Entries with model source code
++++++

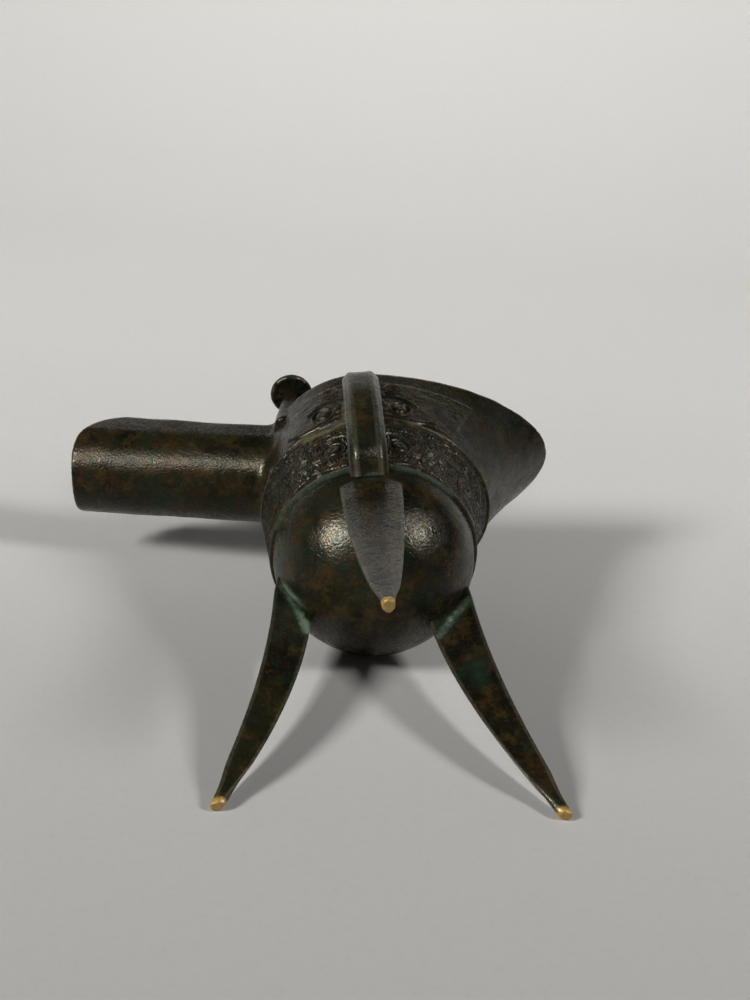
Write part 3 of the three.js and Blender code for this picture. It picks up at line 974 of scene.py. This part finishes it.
@dataclass(frozen=True)
class Mask:
    """One half of a taotie mask and its body, on a distance from the mask's middle and a height above the feet."""

    eyes: tuple[tuple[float, float], ...]
    strokes: tuple[Stroke, ...]
    eye_radius: float = 2.4
    eye_height: float = 0.95
    ring: float = 2.9

    def height(self, s: Array, z: Array, ground: Array) -> Array:
        """Height of the relief: grooved strokes stand over the ground, and domed eyes over both.

        Args:
            s: Distance from the mask's middle.
            z: Height above the feet.
            ground: Height of the ground pattern.

        Returns:
            The relief's height over the wall.
        """
        total = ground
        for stroke in self.strokes:
            d = stroke.distance(s, z)
            ridge = stroke.height * smooth_step(stroke.half_width + 0.28, stroke.half_width - 0.28, d)
            rise = ridge - stroke.groove * np.exp(-((d / 0.3) ** 2))
            inside = smooth_step(stroke.half_width + 0.75, stroke.half_width + 0.35, d)
            cleared = mix(total, np.minimum(total, 0.0), inside)
            total = np.where(rise > 0.1 * stroke.height, np.maximum(total, rise), cleared)
        for s0, z0 in self.eyes:
            d = np.hypot(s - s0, z - z0)
            dome = self.eye_height * np.sqrt(np.maximum(0.0, 1.0 - (d / self.eye_radius) ** 2))
            dome = dome - 0.35 * np.exp(-((d / 0.7) ** 2))  # the pupil's dimple
            rim = 0.5 * np.exp(-(((d - self.ring - 0.9) / 0.5) ** 2))
            trench = -0.5 * np.exp(-(((d - self.ring) / 0.5) ** 2))
            near = smooth_step(self.ring + 1.8, self.ring + 1.0, d)
            total = mix(total, np.maximum(dome, 0.0) + rim + trench, near)
        return total


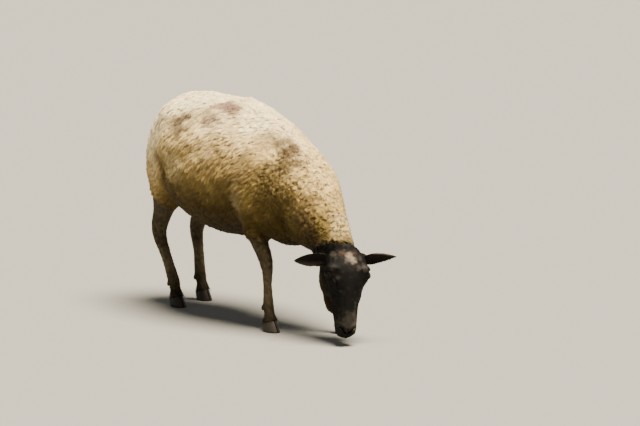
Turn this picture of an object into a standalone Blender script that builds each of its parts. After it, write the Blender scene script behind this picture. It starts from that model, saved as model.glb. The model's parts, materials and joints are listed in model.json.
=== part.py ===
# A life-size grazing ewe, black-faced and shorn some weeks ago, as a still model.
# Metres, +X towards the head, +Y to the animal's left, +Z up, hooves flat on Z = 0.
# The body is lofted limb by limb, fused into one smooth whole, and parted with thin cuts.

import math

import bmesh
import bpy
import numpy as np
from mathutils import Matrix, Vector

PART_GAP = 0.0004  # width of the thin cuts between neighbouring parts
FUSE_VOXEL = 0.005
FLESH_TRIANGLES = 4800
FLEECE_SMOOTHING = 70
FACE_CARE = 0.0001  # how much the plainness of a place counts when triangles are taken out
FACE_PLAIN, LEG_PLAIN = 0.1, 0.6  # plainness of the face and the legs, against 1 for the fleece
HEAD_FROM_X, HEAD_FROM = 0.50, -0.02  # the face lies ahead of this x and this far below the poll
LEG_TOP = 0.30  # the legs lie below this height
FLEECE_FADE = 0.06  # over this distance the fleece's smoothing comes in
FLEECE_STOP = 0.04  # and it stops this far behind the poll

HEAD_TURN = math.radians(22)  # the head is turned to the animal's right
HEAD_TILT = math.radians(18)  # muzzle forward of plumb
HEAD_ROLL = math.radians(4.3)  # muzzle swung to the animal's right
POLL = Vector((0.580, 0.000, 0.285))
EYE_RADIUS = 0.0135
EYE_GAP = 0.0003

SOLE_LENGTH = 0.060
CLAW_WIDTH = 0.0225
CLAW_CLEFT = 0.0024
WIDEST_CLAW = 0.38  # share of the claw's length, from the heel, where it is widest
HEEL_NARROWS = 0.30  # share of the width lost at the heel
TOE_CURVE = 2.3, 0.75  # exponents of the outline from the widest place to the toe
HEEL_SHARE = 0.42  # share of the claw's length behind the middle of the foot
CLAW_LEAN = 0.014  # how far the coronet sits behind the sole
CLAW_SHORTENS = 0.20  # share of the length lost from sole to coronet
CLAW_NARROWS = 0.08  # share of the width lost from sole to coronet
CLAW_RINGS = ((0.0, -0.0016), (0.07, 0.0), (0.5, -0.0002), (1.0, -0.0010))  # share of the height, growth
CORONET_HEIGHT = 0.033
CORONET_SLOPE = math.tan(math.radians(16))
CORONET_BACK = 0.006  # its middle lies this far behind the middle of the foot


# ---------- shared shapes ----------


def through(rows, steps):
    """Points of a smooth curve through the rows, with this many steps between two rows."""
    rows = [np.array(row, float) for row in rows]
    padded = [2 * rows[0] - rows[1], *rows, 2 * rows[-1] - rows[-2]]
    found = []
    for a, b, c, d in zip(padded, padded[1:], padded[2:], padded[3:]):
        for t in np.arange(steps) / steps:
            found.append(
                0.5
                * (
                    2 * b
                    + (c - a) * t
                    + (2 * a - 5 * b + 4 * c - d) * t**2
                    + (3 * b - a - 3 * c + d) * t**3
                )
            )
    return np.array([*found, rows[-1]])


def power(value, exponent):
    return math.copysign(abs(value) ** exponent, value)


def mesh_object(name, points, faces):
    mesh = bpy.data.meshes.new(name)
    mesh.from_pydata([tuple(p) for p in points], [], faces)
    made = bmesh.new()
    made.from_mesh(mesh)
    bmesh.ops.recalc_face_normals(made, faces=made.faces)
    made.to_mesh(mesh)
    made.free()
    obj = bpy.data.objects.new(name, mesh)
    bpy.context.scene.collection.objects.link(obj)
    return obj


def skinned_rings(name, rings):
    """A closed solid through rings of the same number of points."""
    count = len(rings[0])
    points = [point for ring in rings for point in ring]
    faces = [
        (r * count + i, r * count + (i + 1) % count, (r + 1) * count + (i + 1) % count, (r + 1) * count + i)
        for r in range(len(rings) - 1)
        for i in range(count)
    ]
    faces.append(tuple(reversed(range(count))))
    faces.append(tuple(range((len(rings) - 1) * count, len(rings) * count)))
    return mesh_object(name, points, faces)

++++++

Aim: Repeat only the lines above, from the first line of the entries through the line that contains "return total", including both ends.

Reply:
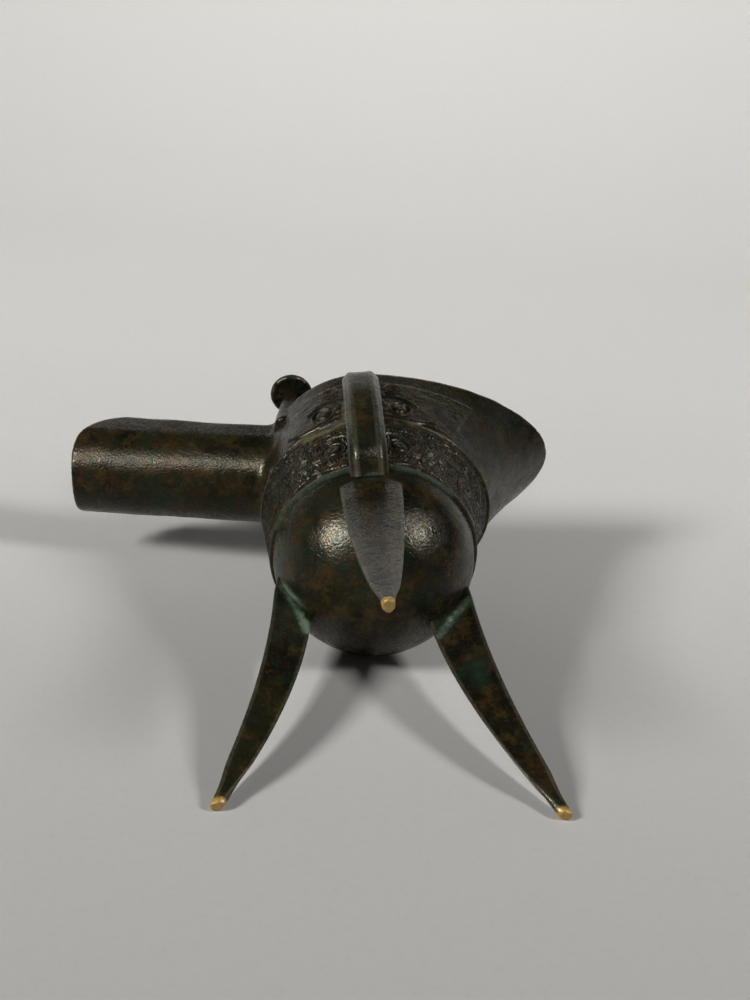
Write part 3 of the three.js and Blender code for this picture. It picks up at line 974 of scene.py. This part finishes it.
@dataclass(frozen=True)
class Mask:
    """One half of a taotie mask and its body, on a distance from the mask's middle and a height above the feet."""

    eyes: tuple[tuple[float, float], ...]
    strokes: tuple[Stroke, ...]
    eye_radius: float = 2.4
    eye_height: float = 0.95
    ring: float = 2.9

    def height(self, s: Array, z: Array, ground: Array) -> Array:
        """Height of the relief: grooved strokes stand over the ground, and domed eyes over both.

        Args:
            s: Distance from the mask's middle.
            z: Height above the feet.
            ground: Height of the ground pattern.

        Returns:
            The relief's height over the wall.
        """
        total = ground
        for stroke in self.strokes:
            d = stroke.distance(s, z)
            ridge = stroke.height * smooth_step(stroke.half_width + 0.28, stroke.half_width - 0.28, d)
            rise = ridge - stroke.groove * np.exp(-((d / 0.3) ** 2))
            inside = smooth_step(stroke.half_width + 0.75, stroke.half_width + 0.35, d)
            cleared = mix(total, np.minimum(total, 0.0), inside)
            total = np.where(rise > 0.1 * stroke.height, np.maximum(total, rise), cleared)
        for s0, z0 in self.eyes:
            d = np.hypot(s - s0, z - z0)
            dome = self.eye_height * np.sqrt(np.maximum(0.0, 1.0 - (d / self.eye_radius) ** 2))
            dome = dome - 0.35 * np.exp(-((d / 0.7) ** 2))  # the pupil's dimple
            rim = 0.5 * np.exp(-(((d - self.ring - 0.9) / 0.5) ** 2))
            trench = -0.5 * np.exp(-(((d - self.ring) / 0.5) ** 2))
            near = smooth_step(self.ring + 1.8, self.ring + 1.0, d)
            total = mix(total, np.maximum(dome, 0.0) + rim + trench, near)
        return total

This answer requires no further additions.